Anak Kamjet –begitu singkatan populer dari dulu– biasanya kami temukan saat ngobak, mandi di Kali Agus. Mereka biasa bawa golok. Kami tetap berani meskipun cuma modal balok, batu, dan katapel. Kenapa kami nggak pakai senjata tajam seperti yang biasa dipakai ananak preman yang doyan tauran? Hehehe… semalam semua ngakak.

Semua mengonfirmasikan kalau kami badung di luar tapi nggak pernah bikin ulah di kampung sendiri. Bagaimana bisa kami bawa senjata tajam dari rumah, lha bakal ditoyor sama emaklah, sebab ia tahu kami bukan anak laki yang suka main masak-masakan dan juga bukan anak yang punya inisiatif nebang pohon akasia yang sudah mau tumbang. Jadi kalau mau tauran ya kami pakai senjata sedapatnya di jalan, kecuali katapel/jepretan.

Dari soal tauran, perbincangan random mengulas kenakalan lainnya. Dari soal nyewa video (VCR) bokep yang disebut “wayang kulit”, jualan pil BK dan lintingan Gele, mesumnya kakak senior, dan mencuri di Pasar Baru. Semua saling berbalas cerita, saling mengonfirmasi, sekadar untuk menghibur dan mengisi kerinduan ngumpul seperti dulu.

Tidak adakah perbuatan baik masa kecilku dan teman-teman? Ya, ada dong. Cuma itu sih udah wajarlah ya. Kalaupun diceritakan, gimana ya. Nanti terkesan dibuat-buat.

Bagaimanapun kami ini anak-anak biasa yang meskipun setiap malam nongkrong, nge-drink, begadang, tapi urusan sekolah tetap beres. Sebadung-badungnya kami, tetep nurut kalo emak nyuruh beli minyak tanah di warung atau nyuruh beli telor, mie instan, bahkan bumbu dapur.

Oiya, bicara soal dapur, semalam pun terungkap makanan terbaik yang sering kami sajikan sendiri. Sebuah menu sederhana dan lezatnya tiada banding. Apa itu? Nasi putih ditaburi mecin lalu disirami air panas dari termos emak di dapur. Hadeuhhh lezatnya!

“Itu makanan kita dulu, yak. Melarat banget idup kita dulu.” Ungkap temanku di mana aku pernah numpang tinggal di rumahnya.

Obrolan pun mengulas teman-teman kami dengan keunggulannya masing-masing. Ada yang jadi anggota POLRI, Master Analis Kimia, Ahli Informatika, Manajer, Penulis, Editor Bokep, Makelar proyek, Guru, Kepala Sekolah, dan segalanya. Masing-masing kini menjalani karier dan pekerjaannya namun semua beranjak dari masa kecil yang sama: satu Genk bangsat kecil yang tak pernah tahu masa depannya.

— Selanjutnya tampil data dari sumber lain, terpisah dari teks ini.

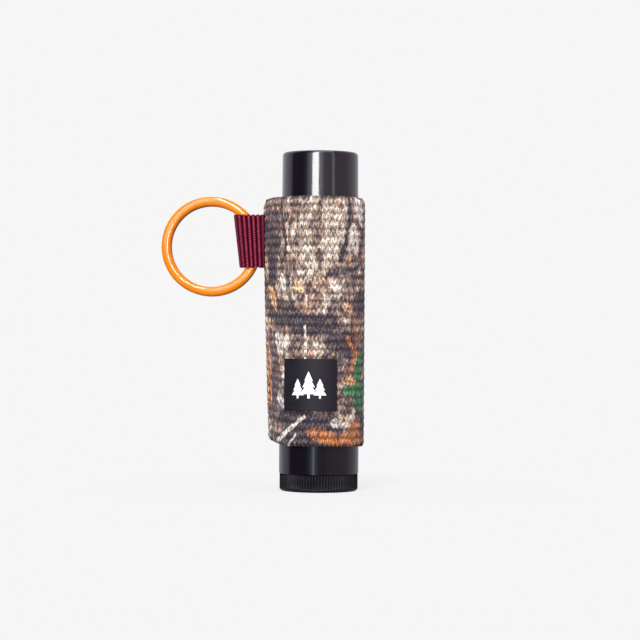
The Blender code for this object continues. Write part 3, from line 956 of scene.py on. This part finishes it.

Di tengah kisah lama tentang kenakalan, terungkap juga pengalaman baik saat kecil dulu.

“Inget nggak dulu pas kita lagi mabok di lapangan, eh pak Ustadz manggil, nyuruh kita ikut lomba MTQ?” Tanyaku. Yang lain ngakak.

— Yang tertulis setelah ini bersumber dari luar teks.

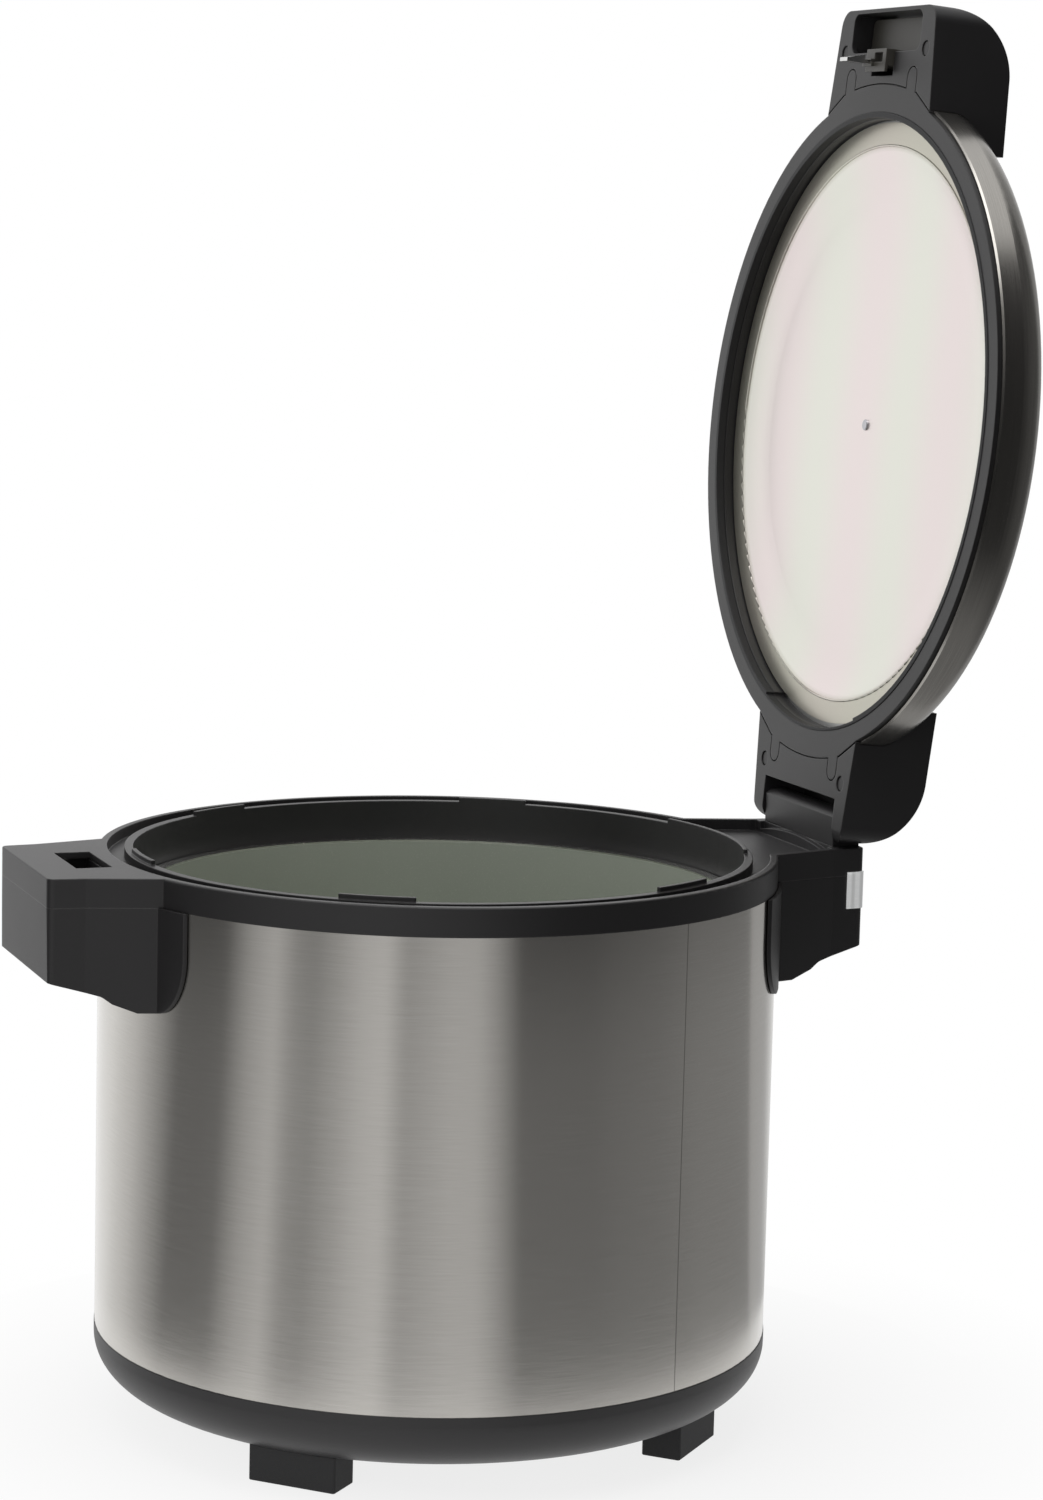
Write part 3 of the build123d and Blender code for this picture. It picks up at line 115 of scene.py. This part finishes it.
class Finish:
    def __init__(self, name, owner=None):
        self.material = owner or bpy.data.materials.new(name)
        self.material.use_nodes = True
        self.tree = self.material.node_tree
        self.tree.nodes.clear()

    def add(self, kind, settings=None, sockets=None, output=0):
        node = self.tree.nodes.new("ShaderNode" + kind)
        for name, value in (settings or {}).items():
            if name == "stops":
                set_stops(node.color_ramp, value)
            else:
                setattr(node, name, value)
        for name, value in (sockets or {}).items():
            if isinstance(value, Socket):
                self.tree.links.new(value.socket, node.inputs[name])
            else:
                node.inputs[name].default_value = value
        return Socket(self, node.outputs[output]) if node.outputs else node

    def place(self, scale=(1, 1, 1), origin=(0, 0, 0)):
        place = self.add("TexCoord", output="Object")
        moved = self.add("VectorMath", {"operation": "SUBTRACT"}, {0: place, 1: origin})
        return self.add("VectorMath", {"operation": "MULTIPLY"}, {0: moved, 1: scale})

    def parts(self, vector):
        split = self.add("SeparateXYZ", sockets={"Vector": vector})
        return [Socket(self, output) for output in split.socket.node.outputs]

    def dot(self, first, second):
        sockets = {0: first, 1: second}
        return self.add("VectorMath", {"operation": "DOT_PRODUCT"}, sockets, "Value")

    def length(self, vector):
        return self.add("VectorMath", {"operation": "LENGTH"}, {0: vector}, "Value")

    def level_length(self, x, y):
        return self.length(self.add("CombineXYZ", sockets={"X": x, "Y": y}))

    def function(self, operation, value):
        return self.add("Math", {"operation": operation}, {0: value})

    def ramp(self, value, low, high, to_low=0.0, to_high=1.0):
        sockets = {
            "Value": value,
            "From Min": low,
            "From Max": high,
            "To Min": to_low,
            "To Max": to_high,
        }
        return self.add("MapRange", {"clamp": True}, sockets)

    def middle(self, noise, low=0.3, high=0.7):
        return self.ramp(noise, low, high)

    def sway(self, noise, amount):
        return amount * (noise - NOISE_MEAN)

    def blend(self, factor, first, second):
        return self.add("Mix", {"data_type": "RGBA"}, {0: factor, 6: first, 7: second}, 2)

    def noise(self, vector, scale=1.0, detail=2.0, roughness=0.5):
        sockets = {"Vector": vector, "Scale": scale, "Detail": detail, "Roughness": roughness}
        return self.add("TexNoise", sockets=sockets)

    def rounded(self, radius, samples=4):
        return self.add("Bevel", {"samples": samples}, {"Radius": radius})

    def bump(self, height, distance, normal=None):
        sockets = {"Height": height, "Distance": distance}
        if normal is not None:
            sockets["Normal"] = normal
        return self.add("Bump", sockets=sockets)

    def surface(self, sockets):
        shader = self.add("BsdfPrincipled", sockets=sockets)
        self.add("OutputMaterial", sockets={"Surface": shader})
        return self.material


def set_stops(ramp, stops):
    while len(ramp.elements) > 1:
        ramp.elements.remove(ramp.elements[-1])
    ramp.elements[0].position, ramp.elements[0].color = stops[0]
    for position, colour in stops[1:]:
        ramp.elements.new(position).color = colour


# %% [markdown]
# Colours are named as they look on a screen, from 0 to 255, and turned into light once, here.

# %% Colours
def rgb(red, green, blue):
    channels = []
    for value in (red, green, blue):
        share = value / 255
        channels.append(share / 12.92 if share <= 0.04045 else ((share + 0.055) / 1.055) ** 2.4)
    return (*channels, 1.0)


def grey(level):
    return (level, level, level, 1.0)


def lighter(colour, times):
    return (*(times * channel for channel in colour[:3]), 1.0)


print("mid grey as light:", round(rgb(128, 128, 128)[0], 3))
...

Ya, saat itu aku yang tertinggal sendirian di belakang Pos Ronda. Yang lain kabur sebelum pak Ustadz sampai. Beliau memaksaku mewakili RT, ikut lomba Musabaqah Tilawatil Qur’an (MTQ). Aku tak bisa menolak.

Akhirnya beliau meminjamkan sarung dan peci. Jadilah kami berdua ke Masjid Nurul Iman tempat lomba MTQ diadakan. Aku pasrah berangkat meskipun mulut masih beraroma Mansion House. Tiba saatnya namaku dipanggil. Degdegan, aku duduk bersila di depan para juri.

Salah seorang juri memintaku membacakan ayat tentang Bani Israil. Aku bingung. Jariku membuka lembar demi lembar kitab Al-quran tanpa tahu apa yang kucari. Waktu makin bergulir. Juri lainnya memintaku mulai membaca. Karena aku panik plus malu plus grogi, plus terbayang teman-teman yang kabur, akhir kubaca surat yang kuhafal saja: At Takatsur.

Selesai membaca aku langsung melesat pulang. Malu dan entah bagaimana menyebutkan perasaan pada saat itu.

Begitukah kisah masa kecil yang terungkap kembali kala kami berkumpul semalam. Ada juga cerita sedih tentang teman-teman yang sudah meninggal dunia. Kami tetap berdoa buat mereka.

Masa lalu adalah masa lalu. Kita tak bisa mengulang dan memperbaiki apa yang sudah terjadi. Bangsat ya bangsat saja. Baik ya baik saja. Masa lalu mesti kita lihat apa adanya, tanpa perspektif kekinian. Keburukan tak perlu disembunyikan di balik kebaikan yang palsu.

Itulah masa lalu kami. Ya, mungkin tak semua yang dibahas semalam tertuliskan di blog ini. Tetapi paling tidak, dengan menuliskannya berarti aku mengikat ingatan kami bersama.

Sebagai orang yang sudah pada tua, semalam semua yang kumpul punya harapan sama, “semoga anak-anak kita nggak (badung) kayak kita dulu, yak!” Harapan tersebut diaminkan lalu semua tertawa.